Recovery Alliance Initiative: Proposed Principles and Stages of Care

Below is a document I’ve prepared at the request of the Recovery Alliance Initiative (RAI) leadership. It outlines some basic information that will be helpful for community-based leaders to better see the big picture of the RAI model, as it applies to helping the individual.

Recovery Alliance Initiative:  Proposed Principles and Stages of Care

Principle 1:  Community-based peer support personnel can be trained in both harm reduction (HR) models and recovery coach (RC) methods.  This would maximize their capabilities and flexibility.

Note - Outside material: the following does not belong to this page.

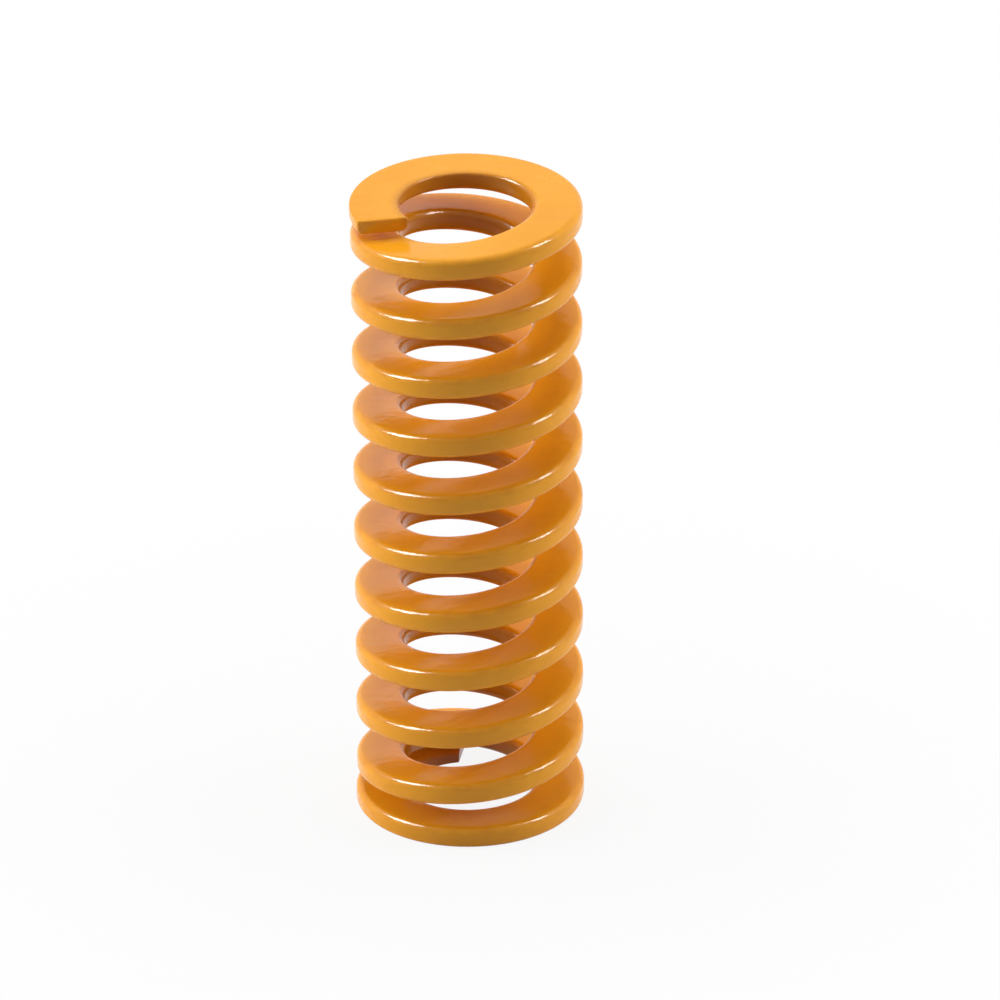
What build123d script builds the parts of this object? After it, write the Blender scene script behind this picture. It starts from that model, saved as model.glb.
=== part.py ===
from build123d import *

import os
from math import cos, pi, radians, sin, tan

# A die spring: one length of flat wire coiled right-handed, with both ends closed and ground flat,
# so that it stands by itself. +Z is its axis, and the origin is the centre of its ground bottom face.

# Driving sizes, in millimetres, turns and degrees.
outer_diameter = 24.4  # runs in a 25 mm pocket
inner_diameter = 14.1  # slides over a 13.5 mm guide rod
free_length = 70.0
total_turns = 11.31  # from one cut end of the wire to the other
wire_height = 2.4  # along the axis, before the ends are ground
wire_corner = 0.55  # radius on the wire's four long edges
tip_thickness = 1.55  # what the grinding leaves of the wire at each cut end
tip_gap = 0.6  # air between each cut end of the wire and the turn next to it
closed_pitch = 1.4  # rise per turn of the end turns, which lie almost flat
lift_turns = 0.2  # the wire climbs from the closed pitch to the full one over this much
first_tip_angle = 94.5  # where the wire starts, seen from above and counted from +X
shear_angle = 15.0  # the cutter leaves the ends of the wire this far from square
edge_break = 0.3  # deburred rims of the two ground faces

# How the solid is made.
stations_per_turn = 12  # sections that carry the wire round
longest_piece = 1.0  # turns lofted in one go
sizing_stock = 0.01  # left on the sides of the end turns, then taken off as they are ground

wire_width = (outer_diameter - inner_diameter) / 2
coil_radius = (outer_diameter + inner_diameter) / 4
tip_height = tip_thickness - wire_height / 2  # of the wire's centre over the ground face
overrun = wire_width * tan(radians(shear_angle)) / (2 * pi * coil_radius)  # turns that the cutter takes

# The end turns stay closed for as long as their tips need to come within the gap of the next turn.
half_turns = total_turns / 2
gap_rise = wire_height + tip_gap - closed_pitch  # that the first whole turn has beyond the closed pitch
body_rise = free_length / 2 - tip_height - closed_pitch * half_turns  # the same for half of the spring
mid_lift = (body_rise - gap_rise * half_turns) / (body_rise - gap_rise)
closed_turns = mid_lift - lift_turns / 2
extra_pitch = body_rise / (half_turns - mid_lift)  # of the open coils, over the closed pitch


def height_from_end(turns):
    """Height of the wire's centre over the nearer ground face, this many turns in from the cut end."""
    climb = min(max((turns - closed_turns) / lift_turns, 0), 1)
    eased = lift_turns * (climb**3 - climb**4 / 2) + max(turns - closed_turns - lift_turns, 0)
    return tip_height + closed_pitch * turns + extra_pitch * eased


def station(turn, turned=0.0):
    """The upright plane across the wire this many turns from its first tip, with X pointing outwards."""
    angle = radians(first_tip_angle) + 2 * pi * turn
    facing = angle - radians(turned)
    if turn < total_turns / 2:
        height = height_from_end(turn)
    else:
        height = free_length - height_from_end(total_turns - turn)
    return Plane(
        origin=(coil_radius * cos(angle), coil_radius * sin(angle), height),
        x_dir=(cos(facing), sin(facing), 0),
        z_dir=(-sin(facing), cos(facing), 0),
    )


def spaced(start, end, longest):
    """Evenly spaced turns from start to end, no further apart than longest."""
    count = int((end - start) / longest) + 1
    return [start + (end - start) * i / count for i in range(count + 1)]


def coil(start, end, stock=False):
    """The wire from one turn to another, with its sides left proud where there is stock on them."""
    with BuildPart() as piece:
        for turn in spaced(start, end, 1 / stations_per_turn):
            with BuildSketch(station(turn)):
                RectangleRounded(wire_width + 2 * sizing_stock, wire_height, wire_corner)
                if not stock:
                    Rectangle(wire_width, wire_height, mode=Mode.INTERSECT)
        loft(clean=False)
    return piece.part


# Grinding reaches along the wire until its underside has climbed clear of the ground face.
ground_turns = next(
    turns for turns in spaced(0, total_turns / 2, 0.01) if height_from_end(turns) > 0.52 * wire_height
)

# The finished spring lies in this tube, between its pocket and its guide rod.
with BuildPart() as envelope:
    with BuildSketch(Plane.XZ) as envelope_wall:
        with Locations((coil_radius, free_length / 2)):
            Rectangle(wire_width, free_length)
        chamfer(envelope_wall.vertices(), edge_break)
    revolve(axis=Axis.Z)

# Each end is coiled with a little stock, sheared off askew at its tip, then ground flat and to size.
with BuildPart() as bottom_end:
    add(coil(-overrun, ground_turns, stock=True))
    with BuildSketch(station(0, turned=shear_angle)):
        Rectangle(2 * wire_width, 2 * wire_width)
    extrude(amount=-wire_width, mode=Mode.SUBTRACT)
    add(envelope.part, mode=Mode.INTERSECT, clean=False)

with BuildPart() as top_end:
    add(coil(total_turns - ground_turns, total_turns + overrun, stock=True))
    with BuildSketch(station(total_turns, turned=shear_angle)):
        Rectangle(2 * wire_width, 2 * wire_width)
    extrude(amount=wire_width, mode=Mode.SUBTRACT)
    add(envelope.part, mode=Mode.INTERSECT, clean=False)

# The open coils between them, lofted about a turn at a time, join the two ends into one wire.
joints = spaced(ground_turns, total_turns - ground_turns, longest_piece)
with BuildPart() as spring:
    open_coils = [coil(start, end) for start, end in zip(joints, joints[1:])]
    add([bottom_end.part, *open_coils, top_end.part], clean=False)

spring.part.label = "spring"
os.makedirs("parts", exist_ok=True)
export_step(spring.part, "parts/spring.step")
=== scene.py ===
# %% [markdown]
# # A die spring in orange enamel
#
# A die spring is a single length of flat steel wire, wound into an open coil. It pushes the parts of a
# press tool apart, so both of its ends are closed and ground flat, and the whole spring is dipped in
# enamel whose colour tells how strong it is.
#
# The measured model is loaded first as a fixed frame. The steps then wind a finer wire on the same path,
# paint it, and light it. Lengths are in metres, as Blender has them, so a millimetre has a name.

# %% The frame and its sizes
import math

import bpy
import numpy as np
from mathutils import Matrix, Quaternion, Vector


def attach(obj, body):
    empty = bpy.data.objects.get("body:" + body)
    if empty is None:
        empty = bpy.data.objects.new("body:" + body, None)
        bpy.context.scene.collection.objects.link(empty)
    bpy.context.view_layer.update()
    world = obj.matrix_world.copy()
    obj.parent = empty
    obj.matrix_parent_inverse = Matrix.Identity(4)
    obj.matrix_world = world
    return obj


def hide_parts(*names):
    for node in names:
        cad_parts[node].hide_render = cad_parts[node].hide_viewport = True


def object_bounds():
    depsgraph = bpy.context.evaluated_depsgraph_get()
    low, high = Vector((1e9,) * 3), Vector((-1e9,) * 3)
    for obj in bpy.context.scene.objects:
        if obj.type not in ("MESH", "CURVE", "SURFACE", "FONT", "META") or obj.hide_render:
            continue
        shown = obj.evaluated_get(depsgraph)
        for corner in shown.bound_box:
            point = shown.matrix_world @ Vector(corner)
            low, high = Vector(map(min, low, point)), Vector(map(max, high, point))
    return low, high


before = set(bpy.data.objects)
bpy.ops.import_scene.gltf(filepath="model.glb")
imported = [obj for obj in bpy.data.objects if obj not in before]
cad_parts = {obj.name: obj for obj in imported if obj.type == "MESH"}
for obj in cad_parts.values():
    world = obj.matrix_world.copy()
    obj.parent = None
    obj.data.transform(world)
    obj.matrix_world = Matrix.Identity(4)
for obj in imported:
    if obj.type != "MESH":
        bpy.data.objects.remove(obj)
cad_low, cad_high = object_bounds()
mm = 0.001

points = np.array([vertex.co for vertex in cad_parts["spring"].data.vertices])
length = cad_high.z
outer_radius = (cad_high.x - cad_low.x) / 2
inner_radius = np.hypot(points[:, 0], points[:, 1]).min()
print(f"the frame is {length / mm:.1f} mm long, and its wire lies from {inner_radius / mm:.2f} "
      f"to {outer_radius / mm:.2f} mm from the axis")

# %% [markdown]
# ## The path of the wire
#
# A plain helix would rise evenly from end to end. The real wire lies almost flat for part of a turn at
# each end, then climbs within a fifth of a turn to the full pitch. A curve with a bevel could follow
# such a path, but its section would tip over with the slope, and it couldn't be ground flat. So the
# height of the wire is a function of how many turns of it have been wound, and the mesh is built from
# sections that always stand upright.

# %% How high the wire lies over the nearer end
turns = 11.31
wire_height = 2.4 * mm
tip_height = 1.55 * mm - wire_height / 2  # of the wire's centre at a cut end, over the ground face
closed_pitch = 1.4 * mm
closed_turns = 0.6
lift_turns = 0.2
open_rise = length / 2 - tip_height - closed_pitch * turns / 2
extra_pitch = open_rise / (turns / 2 - closed_turns - lift_turns / 2)


def rise_from_end(turn):
    """Height of the wire's centre over the nearer ground face, so many turns in from the cut end."""
    climb = np.clip((turn - closed_turns) / lift_turns, 0, 1)
    eased = lift_turns * (climb**3 - climb**4 / 2)
    steady = np.maximum(turn - closed_turns - lift_turns, 0)
    return tip_height + closed_pitch * turn + extra_pitch * (eased + steady)


print(f"the coils rise {(closed_pitch + extra_pitch) / mm:.2f} mm a turn between the closed ends")

# %% [markdown]
# A coiling machine never winds quite evenly, and equal gaps are what makes a modelled spring look
# drawn. Random bumps would look like damage, because stiff wire can't change its slope quickly. Three
# slow waves along the whole wire are enough, and they fade out at the ends so that these stay true.

# %% Slow waves in the rise
wave_heights = (0.30 * mm, 0.20 * mm, 0.15 * mm)  # with one, two and three half-waves along the wire
wave_fade = 0.7  # turns from each cut end before the waves are at their full height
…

Principle 2:   As substance use disorder (SUD) severity rises, complexity and chronicity of the disorder tends to increase.  For SUD moderate to severe, following the onset of sobriety, a 5-year model of care is best practice.

Principle 3:  Stages of care span: primary prevention, harm reduction, engagement/persuasion, stabilization, active treatment, relapse prevention, and recovery management. 

Principle 4:  Peer support personnel should have a working knowledge of each stage of care.

Principle 5:  Each stage of care can exist on a continuum from the more traditional model (TM) of evidence-based practices (more clinically derived) to the recovery model (RM) built on the BHRM project’s recovery management principles (more person-centered).   

Principle 6:  While the individual resides within any one stage of care, their peer support helper can address them with different methods (HR vs RC) on a per-problem basis, regardless of their general stage of care.